Landmark News Service

Workers say drivers northbound from Elizabethtown will be protected in April by a six-mile stretch of cable to their left between mile-point 109 and Exit 116 at Shepherdsville.

From there, concrete median barrier protects drivers from median crossover crashes through to Indiana.

Before rain stalled progress, crews with Nationwide Construction Group, which last year was awarded a state contract to install 27 miles of cable barrier north and south of Elizabethtown, were getting the interior northbound shoulder prepped for installation of the guideposts and anchors that hold the cable.

“We should have all the posts in by next week,” project supervisor Steve Morris said Monday. “It needs five days to set after that, before we hang the cable.”

Morris said installing barrier posts into a concrete shoulder differs from that done at other cable barrier sites, where posts are installed in dirt.

Twenty-eight miles of cable will be installed in Bullitt, Jefferson, LaRue, Hart and Barren counties, along I-65. Concrete barriers also will be used to prevent median crossover crashes.

The installation is going well, despite the need to use a Bobcat-driven foot-wide hole-saw to remove the cores, Morris said.

With cores removed, an auger drills down a few feet to reach proper depth for setting guidepost sleeves. Anchors for the cable fence barrier are set at 11 feet below the surface at each end of cable spans, Morris said.

“These work really good,” Morris said. “Maintenance isn’t an issue. That’s why so many states are going to cable instead of guardrail. Once guardrail is hit, it has to be removed and replaced.”

Cable barrier, however, can be maintained – tightened to specifications at turnbuckles after each impact.

Guide posts damaged in collisions can be removed from a sleeve and replaced with new posts made in Kentucky and galvanized at a Louisville plant, according to Rocky Nelson, owner of a Louisville manufacturer of the guide posts.

According to Kentucky Transportation Cabinet District 5 spokeswoman Andrea Clifford, cable median barrier around Louisville has absorbed more than 500 impacts since first installed in 2006. More than 400 median crossovers have been prevented and only two vehicles – one a tractor-trailer – have passed through the barrier, Clifford said.

Minnesota-based Nationwide, currently doing all cable barrier work along I-65, except two 8-mile stretches in Hardin County, has installed barrier in 15 states, Morris said.

When a vehicle impacts the cable, Morris said the cable gives, absorbing inertial forces, and redirects the vehicle to the direction it should be heading instead of into the oncoming lane on the other side of a grassy depressed median.

Last year, a five-fatality median crossover took the lives of two Elizabethtown women and a Logan County family of three. The crash, along with several other median crossover fatalities the previous year, prompted Kentucky Gov. Steve Beshear to announce the $10 million, 44-mile cable barrier project for I-65 and parts of Louisville highway around the city.

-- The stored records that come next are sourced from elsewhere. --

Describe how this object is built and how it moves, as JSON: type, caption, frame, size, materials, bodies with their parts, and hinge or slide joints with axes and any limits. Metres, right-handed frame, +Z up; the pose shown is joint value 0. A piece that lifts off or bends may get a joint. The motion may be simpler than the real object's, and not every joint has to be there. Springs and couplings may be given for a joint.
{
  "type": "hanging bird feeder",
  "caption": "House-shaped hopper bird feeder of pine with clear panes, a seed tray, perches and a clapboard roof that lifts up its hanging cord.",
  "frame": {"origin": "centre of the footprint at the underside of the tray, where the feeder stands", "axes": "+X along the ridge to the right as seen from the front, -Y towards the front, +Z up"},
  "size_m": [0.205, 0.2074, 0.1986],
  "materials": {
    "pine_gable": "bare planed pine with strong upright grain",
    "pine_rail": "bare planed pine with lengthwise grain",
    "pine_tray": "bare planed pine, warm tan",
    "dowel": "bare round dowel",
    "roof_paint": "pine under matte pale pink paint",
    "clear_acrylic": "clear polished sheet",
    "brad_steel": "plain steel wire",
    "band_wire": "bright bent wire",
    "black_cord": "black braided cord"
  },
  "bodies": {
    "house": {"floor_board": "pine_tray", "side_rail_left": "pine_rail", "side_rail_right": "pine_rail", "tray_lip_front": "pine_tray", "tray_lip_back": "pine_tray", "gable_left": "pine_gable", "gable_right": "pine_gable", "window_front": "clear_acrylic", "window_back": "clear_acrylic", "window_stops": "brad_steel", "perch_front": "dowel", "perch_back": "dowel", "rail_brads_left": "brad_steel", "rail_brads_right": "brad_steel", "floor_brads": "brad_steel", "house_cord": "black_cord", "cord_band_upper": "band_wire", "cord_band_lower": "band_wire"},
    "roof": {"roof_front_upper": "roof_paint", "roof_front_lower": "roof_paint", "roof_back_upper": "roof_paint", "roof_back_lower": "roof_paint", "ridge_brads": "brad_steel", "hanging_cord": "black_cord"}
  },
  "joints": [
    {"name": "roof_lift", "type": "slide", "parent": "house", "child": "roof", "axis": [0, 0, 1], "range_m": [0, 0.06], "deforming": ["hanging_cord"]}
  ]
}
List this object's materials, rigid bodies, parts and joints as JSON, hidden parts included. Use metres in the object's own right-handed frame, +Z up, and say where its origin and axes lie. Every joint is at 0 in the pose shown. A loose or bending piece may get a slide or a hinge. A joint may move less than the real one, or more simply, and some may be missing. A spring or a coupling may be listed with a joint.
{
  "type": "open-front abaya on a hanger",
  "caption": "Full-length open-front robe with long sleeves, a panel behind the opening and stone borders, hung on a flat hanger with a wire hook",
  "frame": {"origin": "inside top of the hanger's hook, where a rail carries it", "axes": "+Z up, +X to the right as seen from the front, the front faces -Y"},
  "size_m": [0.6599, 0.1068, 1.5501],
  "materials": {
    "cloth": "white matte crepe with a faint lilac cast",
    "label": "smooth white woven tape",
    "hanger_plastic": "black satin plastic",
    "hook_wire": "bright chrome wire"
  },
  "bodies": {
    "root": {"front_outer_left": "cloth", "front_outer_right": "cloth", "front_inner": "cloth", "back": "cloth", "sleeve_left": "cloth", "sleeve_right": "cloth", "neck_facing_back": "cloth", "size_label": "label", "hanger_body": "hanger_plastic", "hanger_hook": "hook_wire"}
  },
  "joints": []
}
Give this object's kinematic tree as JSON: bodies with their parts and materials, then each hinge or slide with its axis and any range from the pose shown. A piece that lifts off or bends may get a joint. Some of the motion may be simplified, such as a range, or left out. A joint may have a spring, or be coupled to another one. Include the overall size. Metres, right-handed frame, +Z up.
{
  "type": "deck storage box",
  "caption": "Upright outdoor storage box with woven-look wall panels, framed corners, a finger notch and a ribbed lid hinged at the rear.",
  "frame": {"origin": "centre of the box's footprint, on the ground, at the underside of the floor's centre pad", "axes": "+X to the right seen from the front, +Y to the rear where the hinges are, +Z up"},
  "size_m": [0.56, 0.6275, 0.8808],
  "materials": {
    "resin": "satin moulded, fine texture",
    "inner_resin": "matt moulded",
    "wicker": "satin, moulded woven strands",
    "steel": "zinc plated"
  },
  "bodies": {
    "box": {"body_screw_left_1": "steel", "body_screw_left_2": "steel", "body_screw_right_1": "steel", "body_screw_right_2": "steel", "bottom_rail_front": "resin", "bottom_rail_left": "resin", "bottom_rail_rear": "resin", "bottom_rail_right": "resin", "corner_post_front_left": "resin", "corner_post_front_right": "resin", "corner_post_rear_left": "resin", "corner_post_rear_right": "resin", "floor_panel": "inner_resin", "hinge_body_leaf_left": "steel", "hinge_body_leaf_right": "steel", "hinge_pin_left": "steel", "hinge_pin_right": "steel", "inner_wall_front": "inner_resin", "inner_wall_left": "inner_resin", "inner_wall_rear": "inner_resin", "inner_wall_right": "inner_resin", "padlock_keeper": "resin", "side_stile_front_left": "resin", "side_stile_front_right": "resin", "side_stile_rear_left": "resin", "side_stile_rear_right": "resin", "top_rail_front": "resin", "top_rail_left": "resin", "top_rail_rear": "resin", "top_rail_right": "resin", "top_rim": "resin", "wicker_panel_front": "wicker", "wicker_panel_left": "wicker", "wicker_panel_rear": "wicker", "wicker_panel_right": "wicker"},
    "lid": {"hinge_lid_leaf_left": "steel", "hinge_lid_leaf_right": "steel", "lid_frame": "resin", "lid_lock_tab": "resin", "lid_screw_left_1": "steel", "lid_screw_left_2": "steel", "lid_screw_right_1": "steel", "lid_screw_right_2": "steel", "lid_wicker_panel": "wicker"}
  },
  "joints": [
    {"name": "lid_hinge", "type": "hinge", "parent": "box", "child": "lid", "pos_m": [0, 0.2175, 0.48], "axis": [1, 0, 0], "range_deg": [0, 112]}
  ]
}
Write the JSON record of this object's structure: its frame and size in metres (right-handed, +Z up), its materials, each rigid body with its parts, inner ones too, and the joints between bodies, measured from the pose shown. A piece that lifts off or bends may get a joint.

Nationwide Safety Manager Allan “A.J.” Reyes said crews want motorists to slow down when passing through the construction zone. No decreased speed limit signs have been posted in the six-mile construction area, but Reyes said northbound I-65 motorists, which flash past the construction crews only a yard or two away, are not even following the posted speed limit.

“They’re not doing 70 (mph),” Reyes said. “It’s more like 80.”